The demeanour of Bush from day one, was that America would invade Iraq no matter what world opinion thought, and they would do it alone if necessary.

He paid lip service to the UN and feigned support for its authority in world affairs.

But that's what it was - just lip service.

Thankfully, unlike Tony Blair, other European powers such as France and Germany are not slavishly following the American propaganda line. Both countries have unequivocally registered their opposition to a war with Iraq.

Alain Juppé, the former prime minister who now heads President Jacques Chirac's political party, put the French point of view very eloquently in a recent radio interview.

"Our vision of the world is that no power - not even the United States - has a vocation to go set things right by force, without respecting international law. Judging from the reports of weapons inspectors on the ground, there is no reason to start a military intervention."

That, succinctly, is the simple rationale that most people would agree with.

Unfortunately, George Bush is determined to visit upon the world the nightmare of another war in pursuance of his own personal agenda, and the perceived economic well-being of the US.

In a somewhat desperate bid to get away from the shadow of death and destruction, I offer you this from The Daily Telegraph.
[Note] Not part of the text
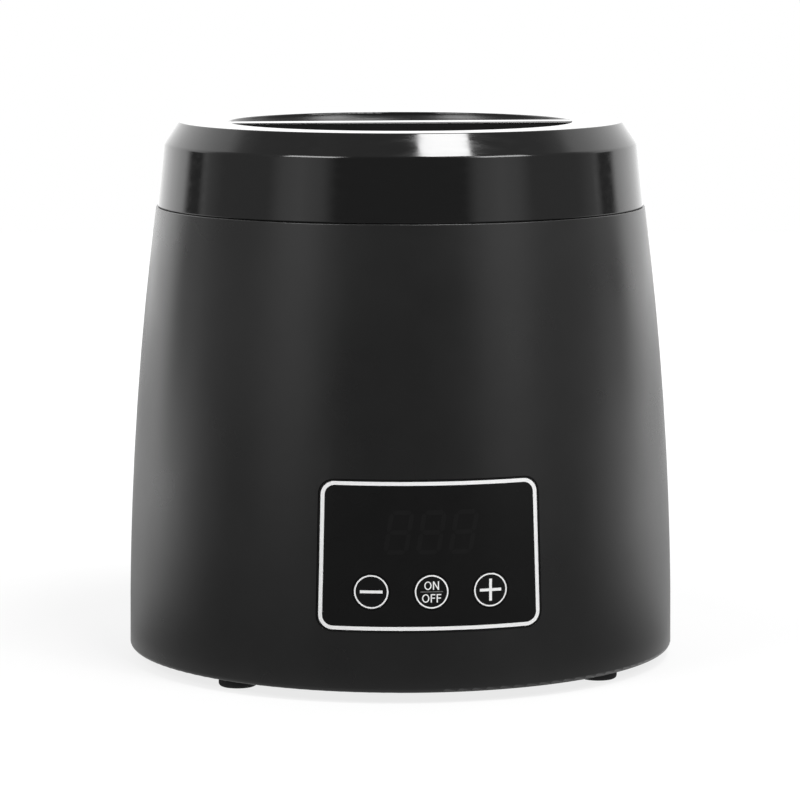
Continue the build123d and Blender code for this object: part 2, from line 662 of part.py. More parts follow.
def heating_element():
    """Tubular element, an open ring whose two ends turn down through the shield."""
    first, last = element_angles()
    ring = revolve(
        Plane.XZ * Pos(ELEMENT_RADIUS, HEATER_LOW_Z) * Circle(ELEMENT_TUBE_RADIUS),
        Axis.Z,
        revolution_arc=last - first,
    )
    element = Rot(0, 0, first) * ring
    for angle in (first, last):
        x, y = polar(ELEMENT_RADIUS, angle)
        element += Pos(x, y, HEATER_LOW_Z) * Sphere(ELEMENT_TUBE_RADIUS)
        element += post(TERMINAL_RADIUS, SHIELD_Z - BUSH_LENGTH, HEATER_LOW_Z, x, y)
    return element


def stud_spacer():
    """Tube on the stud between the heater plate and the shield."""
    tube = post(SPACER_RADIUS, SHIELD_FLOOR_Z, HEATER_LOW_Z)
    return tube - post(STUD_RADIUS + HOLE_CLEARANCE, SHIELD_FLOOR_Z, HEATER_LOW_Z)


def clamp_washer():
    low = SHIELD_Z - WASHER_THICKNESS
    return post(WASHER_RADIUS, low, SHIELD_Z) - post(STUD_RADIUS + HOLE_CLEARANCE, low, SHIELD_Z)


def clamp_nut():
    low = SHIELD_Z - WASHER_THICKNESS - NUT_THICKNESS
    hexagon = RegularPolygon(NUT_ACROSS_FLATS / 2, 6, major_radius=False)
    nut = Pos(0, 0, low) * extrude(hexagon, NUT_THICKNESS)
    return nut - post(STUD_RADIUS + THREAD_CLEARANCE, low, low + NUT_THICKNESS)


def shield_hole_places():
    """Where leads pass the shield: the element's two terminals, the sensor and the thermal fuse."""
    terminals = [polar(ELEMENT_RADIUS, angle) for angle in element_angles()]
    return [*terminals, (-SENSOR_OFFSET, SENSOR_LEAD_Y), (SENSOR_OFFSET, SENSOR_LEAD_Y)]


def heat_shield():
    """Pan under the heater, with a flange that carries the insulation."""
    inner = WELL_OUTER_RADIUS + FITTING_GAP + SHIELD_THICKNESS
    outer = inner + SHIELD_THICKNESS
    flange = inner + SHIELD_FLANGE_WIDTH
    shield = turned_outline(
        [
            (0, SHIELD_Z),
            (outer, SHIELD_Z),
            (outer, SHIELD_RIM_Z - SHIELD_THICKNESS),
            (flange, SHIELD_RIM_Z - SHIELD_THICKNESS),
            (flange, SHIELD_RIM_Z),
            (inner, SHIELD_RIM_Z),
            (inner, SHIELD_FLOOR_Z),
            (0, SHIELD_FLOOR_Z),
        ],
        rounds=[
            ((outer, SHIELD_Z), 3 * SHIELD_THICKNESS),
            ((inner, SHIELD_FLOOR_Z), 2 * SHIELD_THICKNESS),
        ],
    )
    shield -= post(STUD_RADIUS + HOLE_CLEARANCE, SHIELD_Z, SHIELD_FLOOR_Z)
    for x, y in shield_hole_places():
        shield -= post(BUSH_NECK_RADIUS + SEAT_GAP / 2, SHIELD_Z, SHIELD_FLOOR_Z, x, y)
    return shield


def lead_bushes():
    """Ceramic bushes that sit in the shield's lead holes."""
    bushes = []
    for x, y in shield_hole_places():
        neck = post(BUSH_NECK_RADIUS, SHIELD_Z - SHIELD_THICKNESS, SHIELD_FLOOR_Z, x, y)
        head = post(BUSH_RADIUS, SHIELD_FLOOR_Z, SHIELD_FLOOR_Z + BUSH_LENGTH, x, y)
        bushes.append(neck + head - post(TERMINAL_RADIUS + HOLE_CLEARANCE, 0, FAR, x, y))
    return bushes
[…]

A woman caught driving with a dog on her lap, four in the passenger seat and 22 others in the back, was banned from driving for a year.

Police attempted to stop Barbara Byrne, 60, as she veered across lanes of the A1 with the spaniel-sized dog on her lap, a cigarette in one hand and a can of Coke between her knees.

When police finally got her to stop, 15 miles after signalling her to pull over, they had to back away because of the smell.

Ms Byrne, a former care worker, told her pursuers that she was taking her pets on a 100-mile trip from her home in Tongham, Surrey, to Skegness, so that they could walk on the beach.

In fairness to her, she denied driving without care and attention and failing to stop for a constable.

It didn't matter because Huntingdon magistrates found her guilty of all charges after a hearing that lasted two hours.